Math is a tool to solve problems and some of us will be required to use it in a way that goes beyond calculating unit pricing in stores or simple statistics. Adding friendly cultural scenarios is cute but could be a distraction to actually learning the rules and orders of operations. In other words, integrated math wouldn’t have helped me one tiny bit if I had wanted to study for a STEM related major. It’s not intended to. It’s supposed to help students not fear math.
Do you know how to help students not fear math? Make them good at it. Learning math is like a helix. The helix only holds it shape because it makes bonds with what has come before and what comes after. The student has to have a grounding in the basics in order to be able to progress to the next turn in the helix. The best math texts, as I found out from doing my research when I was on the curriculum committee, took the approach of steady progress up the helix with revisiting previous instruction periodically so that concepts, rules and algorithms are reinforced and become second nature. That’s how you eliminate math anxiety.

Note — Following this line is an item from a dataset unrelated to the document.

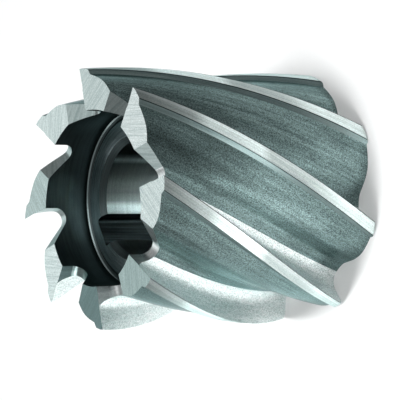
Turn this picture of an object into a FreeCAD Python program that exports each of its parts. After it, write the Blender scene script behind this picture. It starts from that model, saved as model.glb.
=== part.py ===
import FreeCAD, Part
import math
import os

os.makedirs("parts", exist_ok=True)

V = FreeCAD.Vector
UP = V(0, 0, 1)

# Shell end mill: right-hand cut, right-hand helix. It stands on its clamping face (z = 0),
# the tool axis is +Z and the end teeth are on top. Sizes in mm, angles in degrees.

# Body
TEETH = 8
CUTTER_D = 50.0
CUTTER_L = 50.0
HELIX_ANGLE = 30.0
FIRST_TIP_ANGLE = 22.5      # front corner of the first tooth, from +X; the keyway is on -X

# Tooth section, square to the axis
FLUTE_DEPTH = 6.3
RAKE_ANGLE = 7.5
RAKE_FILLET_R = 2.6         # from the rake face into the flute bottom
LAND_W = 0.95               # primary land behind the cutting edge
LAND_RELIEF = 7.0
SECOND_LAND_W = 1.6
SECOND_RELIEF = 19.0
HEEL_STEP_DEPTH = 1.0       # step from the ground lands down to the tooth back
HEEL_STEP_ANGLE = 1.6
# Tooth back as (share of the pitch behind the cutting edge, share of the flute depth)
TOOTH_BACK = ((0.285, 0.335), (0.395, 0.44), (0.50, 0.605), (0.60, 0.80), (0.69, 0.95), (0.78, 1.0))
# The round stretches of the section are drawn with flats no longer than these, which keeps the
# helical faces light. A flat lies within 0.1 mm of the curve.
FILLET_FLAT = 1.4
BACK_FLAT = 1.95

# End teeth
END_RELIEF = 5.0
END_EDGE_LEAD = 5.6         # plan angle of the end cutting edge, outer end leading
GASH_DEPTH = 4.4            # at the wall of the screw recess
GASH_SLOPE = 40.0
GASH_R = 2.0
GASH_SINK = 6.0             # the gash floor falls outwards

# Bore, keyway and recess for the arbor screw
BORE_D = 22.0
BORE_CHAMFER = 1.0
KEYWAY_W = 6.0
KEYWAY_DEPTH = 2.1          # below the bore wall, 24.1 across the bore
KEYWAY_CORNER_R = 0.6
RECESS_WALL = 1.95          # between the recess and the flute bottoms
RECESS_DEPTH = 9.5
GROOVE_W = 1.3              # turned relief groove round the recess floor
GROOVE_DEPTH = 0.5
REAR_CHAMFER = 0.8

OVER = 3.0                  # how far cutting bodies stand clear of the blank

R = CUTTER_D / 2
PITCH = 360.0 / TEETH
ROOT_R = R - FLUTE_DEPTH
RECESS_R = ROOT_R - RECESS_WALL
TWIST = math.degrees(CUTTER_L * math.tan(math.radians(HELIX_ANGLE)) / R)


def polar(radius, angle):
    a = math.radians(angle)
    return V(radius * math.cos(a), radius * math.sin(a), 0)


def heading(angle):
    return polar(1.0, angle)


def turned(points, angle):
    rotation = FreeCAD.Rotation(UP, angle)
    return [rotation.multVec(p) for p in points]


def face_of(edges):
    return Part.Face(Part.Wire(edges))


def polygon_face(points):
    return Part.Face(Part.makePolygon(points + points[:1]))


def ring_solid(outline):
    # Solid of revolution from (radius, z) points.
    return polygon_face([V(r, 0, z) for r, z in outline]).revolve(V(0, 0, 0), UP, 360)


def rake_fillet():
    # Arc of the flute bottom in front of a tooth whose cutting edge is on +X, leading to +Y.
    # It touches the straight rake flank and the root circle.
    flank = heading(180 + RAKE_ANGLE)
    start = V(R, 0, 0) + heading(90 + RAKE_ANGLE) * RAKE_FILLET_R
    reach = start.dot(flank)
    centre_r = ROOT_R + RAKE_FILLET_R
    length = -reach - math.sqrt(reach ** 2 - start.dot(start) + centre_r ** 2)
    centre = start + flank * length
    flank_end = V(R, 0, 0) + flank * length
    bottom = centre * (ROOT_R / centre.Length)
    bisector = (flank_end + bottom) * 0.5 - centre
    middle = centre + bisector * (RAKE_FILLET_R / bisector.Length)
    return Part.Arc(bottom, middle, flank_end)


def tooth_back(step_end, next_bottom):
    # Curve from the heel step down to the bottom of the flute behind the tooth.
    turns = [polar(R - depth * FLUTE_DEPTH, -share * PITCH) for share, depth in TOOTH_BACK]
    points = [step_end] + turns + [next_bottom]
    root_angle = math.degrees(math.atan2(next_bottom.y, next_bottom.x))
    curve = Part.BSplineCurve()
    curve.interpolate(
        Points=points,
        InitialTangent=(turns[0] - step_end).normalize(),
        FinalTangent=heading(root_angle - 90),
    )
    return curve


def flats(curve, longest):
    # Points along a curve, with equal flats between them.
    edge = curve.toShape()
    return edge.discretize(Number=math.ceil(edge.Length / longest) + 1)


def tooth_outline():
    # Points of one pitch, from the flute bottom in front of the tooth to the next bottom.
    fillet = flats(rake_fillet(), FILLET_FLAT)
    tip = V(R, 0, 0)
    land_end = tip + heading(-90 - LAND_RELIEF) * LAND_W
    heel = land_end + heading(-90 - SECOND_RELIEF) * SECOND_LAND_W
    heel_angle = math.degrees(math.atan2(heel.y, heel.x))
    step_end = polar(heel.Length - HEEL_STEP_DEPTH, heel_angle - HEEL_STEP_ANGLE)
    next_bottom = turned([fillet[0]], -PITCH)[0]
    back = flats(tooth_back(step_end, next_bottom), BACK_FLAT)
    return fillet + [tip, land_end, heel] + back[:-1]


def fluted_blank():
    pitch_points = tooth_outline()
    points = []
    for n in range(TEETH):
        points += turned(pitch_points, FIRST_TIP_ANGLE - TWIST - n * PITCH)
    section = Part.makePolygon(points + points[:1])
    spine = Part.Wire(Part.makeLine(V(0, 0, 0), V(0, 0, CUTTER_L)))
    lead = CUTTER_L * 360.0 / TWIST
    guide = Part.Wire(Part.makeHelix(lead, CUTTER_L, R).Edges)
    sweep = Part.BRepOffsetAPI.MakePipeShell(spine)
    sweep.setAuxiliarySpine(guide, True, 0)
    sweep.add(section)
    sweep.build()
    sweep.makeSolid()
    return sweep.shape()


def end_relief(run, side):
    # Wedge over the end face of the tooth on +X, falling away behind its cutting edge. It is
    # wider than the end land, and stops short of the next cutting edge.
    width = 0.8 * 2 * RECESS_R * math.sin(math.radians(PITCH / 2))
    corner = V(R, 0, CUTTER_L) + run * OVER
    back_edge = corner - side * width
    drop = UP * (width * math.tan(math.radians(END_RELIEF)))
    wedge = polygon_face([corner, back_edge - drop, back_edge + UP * OVER, corner + UP * OVER])
    return wedge.extrude(run * -(R - RECESS_R + 2 * OVER))


def end_gash(run, side):
    # Groove in front of the end cutting edge: upright rake side, round floor, sloping far side.
    slope = math.radians(GASH_SLOPE)
    lean = math.radians((180 + 270 + GASH_SLOPE) / 2)
    origin = V(R, 0, CUTTER_L) - run * (R - RECESS_R)

    def place(across, up):
        return origin + side * across + UP * up

    centre = (GASH_R, GASH_R - GASH_DEPTH)
    foot = (centre[0] + GASH_R * math.sin(slope), centre[1] - GASH_R * math.cos(slope))
    crest = foot[0] + (OVER - foot[1]) / math.tan(slope)
    floor = place(centre[0] + GASH_R * math.cos(lean), centre[1] + GASH_R * math.sin(lean))
    outline = [
        Part.makeLine(place(0, OVER), place(0, centre[1])),
        Part.Arc(place(0, centre[1]), floor, place(*foot)).toShape(),
        Part.makeLine(place(*foot), place(crest, OVER)),
        Part.makeLine(place(crest, OVER), place(0, OVER)),
    ]
    sink = math.radians(GASH_SINK)
    fall = run * math.cos(sink) - UP * math.sin(sink)
    face = face_of(outline)
    face.translate(fall * -0.25 * R)
    return face.extrude(fall * 0.75 * R)


def end_tooth_cutters():
    run = heading(END_EDGE_LEAD)
    side = heading(90 + END_EDGE_LEAD)
    cutters = []
    for n in range(TEETH):
        for cutter in (end_relief(run, side), end_gash(run, side)):
            cutter.rotate(V(0, 0, 0), UP, FIRST_TIP_ANGLE + n * PITCH)
            cutters.append(cutter)
    return cutters


def bore_and_recess():
    floor = CUTTER_L - RECESS_DEPTH
    bore = BORE_D / 2
    mouth = bore + BORE_CHAMFER
    return ring_solid([
        (0, -OVER),
        (mouth + OVER, -OVER),
        (bore, BORE_CHAMFER),
        (bore, floor - BORE_CHAMFER),
        (mouth, floor),
        (RECESS_R - GROOVE_W, floor),
        (RECESS_R - GROOVE_W + GROOVE_DEPTH, floor - GROOVE_DEPTH),
        (RECESS_R - GROOVE_DEPTH, floor - GROOVE_DEPTH),
        (RECESS_R, floor),
        (RECESS_R, CUTTER_L + OVER),
        (0, CUTTER_L + OVER),
    ])


def keyway():
    half = KEYWAY_W / 2
    floor = -(BORE_D / 2 + KEYWAY_DEPTH)
    r = KEYWAY_CORNER_R
    k = r * (1 - math.sqrt(0.5))
    z = -OVER
    outline = [
        Part.makeLine(V(0, -half, z), V(floor + r, -half, z)),
        Part.Arc(V(floor + r, -half, z), V(floor + k, -half + k, z), V(floor, -half + r, z)).toShape(),
        Part.makeLine(V(floor, -half + r, z), V(floor, half - r, z)),
        Part.Arc(V(floor, half - r, z), V(floor + k, half - k, z), V(floor + r, half, z)).toShape(),
        Part.makeLine(V(floor + r, half, z), V(0, half, z)),
        Part.makeLine(V(0, half, z), V(0, -half, z)),
    ]
    return face_of(outline).extrude(UP * CUTTER_L)


def rear_corner_ring():
    return ring_solid([
        (R - REAR_CHAMFER - OVER, -OVER),
        (R + OVER, -OVER),
        (R + OVER, REAR_CHAMFER + OVER),
    ])


mill = fluted_blank()
for cutter in [bore_and_recess(), keyway(), rear_corner_ring()] + end_tooth_cutters():
    mill = mill.cut(cutter)
mill = mill.Solids[0]
mill.exportStep("parts/shell_end_mill.step")
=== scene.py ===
import bpy
import math
from mathutils import Matrix, Vector


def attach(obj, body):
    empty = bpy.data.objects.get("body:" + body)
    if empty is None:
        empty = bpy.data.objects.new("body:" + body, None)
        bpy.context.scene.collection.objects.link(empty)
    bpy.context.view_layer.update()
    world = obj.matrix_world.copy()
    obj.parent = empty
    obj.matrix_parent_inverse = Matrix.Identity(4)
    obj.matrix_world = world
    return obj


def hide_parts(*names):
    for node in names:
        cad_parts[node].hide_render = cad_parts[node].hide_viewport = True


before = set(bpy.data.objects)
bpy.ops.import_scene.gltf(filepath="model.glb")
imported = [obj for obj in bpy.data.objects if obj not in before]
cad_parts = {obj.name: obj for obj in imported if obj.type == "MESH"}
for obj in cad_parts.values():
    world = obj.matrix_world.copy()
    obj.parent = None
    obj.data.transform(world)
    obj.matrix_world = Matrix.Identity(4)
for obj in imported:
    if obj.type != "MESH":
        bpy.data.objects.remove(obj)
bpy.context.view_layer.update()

# Fluted body. The cutter is a single piece of high speed steel. Its helical flutes are milled
# and the steel is hardened and steam tempered, which leaves a dark blue-grey oxide. The rake
# sides and the lands behind the cutting edges are then ground bright.
MM = 0.001
TEETH = 8
CUTTER_R = 25.0 * MM
CUTTER_L = 50.0 * MM
HELIX = math.radians(30)
FIRST_TIP = math.radians(22.5)       # front corner of the first tooth, from +X
PITCH = math.tau / TEETH
TWIST = CUTTER_L * math.tan(HELIX) / CUTTER_R
FLUTE_DEPTH = 6.3 * MM
ROOT_R = CUTTER_R - FLUTE_DEPTH
RAKE = math.radians(7.5)
RAKE_FILLET = 2.6 * MM
LAND_W = 0.95 * MM
LAND_RELIEF = math.radians(7)
SECOND_LAND_W = 1.6 * MM
SECOND_RELIEF = math.radians(19)
EDGE_LINE_W = 0.15 * MM
HEEL_STEP = 1.0 * MM
HEEL_STEP_ANGLE = math.radians(1.6)
HEEL_SHADE = 0.16                    # share of the heel step that is left in its own shade
# Tooth back as (share of the pitch behind the cutting edge, share of the flute depth)
TOOTH_BACK = (
    (0.285, 0.335), (0.395, 0.44), (0.50, 0.605), (0.60, 0.80), (0.69, 0.95), (0.78, 1.0),
)
FILLET_STEPS = 14                    # flats of the mesh round the fillet
BACK_STEPS = 5                       # and between two turns of the tooth back
# Finishes of the body's faces
(TEMPERED, RAKE_FACE, EDGE_LINE, FIRST_LAND, SECOND_LAND, HEEL, HEEL_STEP_FACE,
 REAR_FACE) = range(8)


def polar(radius, angle):
    return Vector((radius * math.cos(angle), radius * math.sin(angle), 0))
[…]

There’s nothing wrong with using diversity or culture or current events in math texts if the idea is to teach math in a way that is reinforcing. Integrated math is not that. The problem is not the cultural elements, which is what DeSantis is focussing on. The problem is the pedagogy. It treats those concepts, rules and algorithm in a disconnected way without the reinforcement and repetition to make the tools second nature. It’s not a good way to teach math.
So, there might be a good reason to chuck some of the text books. I just doubt that they’re the same reason or reasons as Florida’s, which seems to be freaking out for over critical race theory. You want to know how I would teach critical race theory? Ask any MAGA weirdo how much money they would have to be paid to live the rest of their lives as an African American. How many millions per year for the rest of their lives for how many years. There’s a math problem that sums up the entire history of racism in one simple scenario. Some intrepid reporter should ask DeSantis that question at a press conference.
I’ve read somewhere that there might be profit in throwing out integrated Math texts for some Republican politicians who have investments in other text books companies. Gov. Youngkin of Virginia was mentioned. It could be coincidence. Needs more research. Anyway, my point is that Republicans may be partially right about integrated math text books but for the wrong reasons. You don’t need to integrate history or social sciences to get kids to like math if the pedagogy is right and unfortunately, integrated math, at the time I was researching it, sacrificed sound methods in order to make math relatable. If it hasn’t improved test scores over other available teaching methods, it should probably be replaced.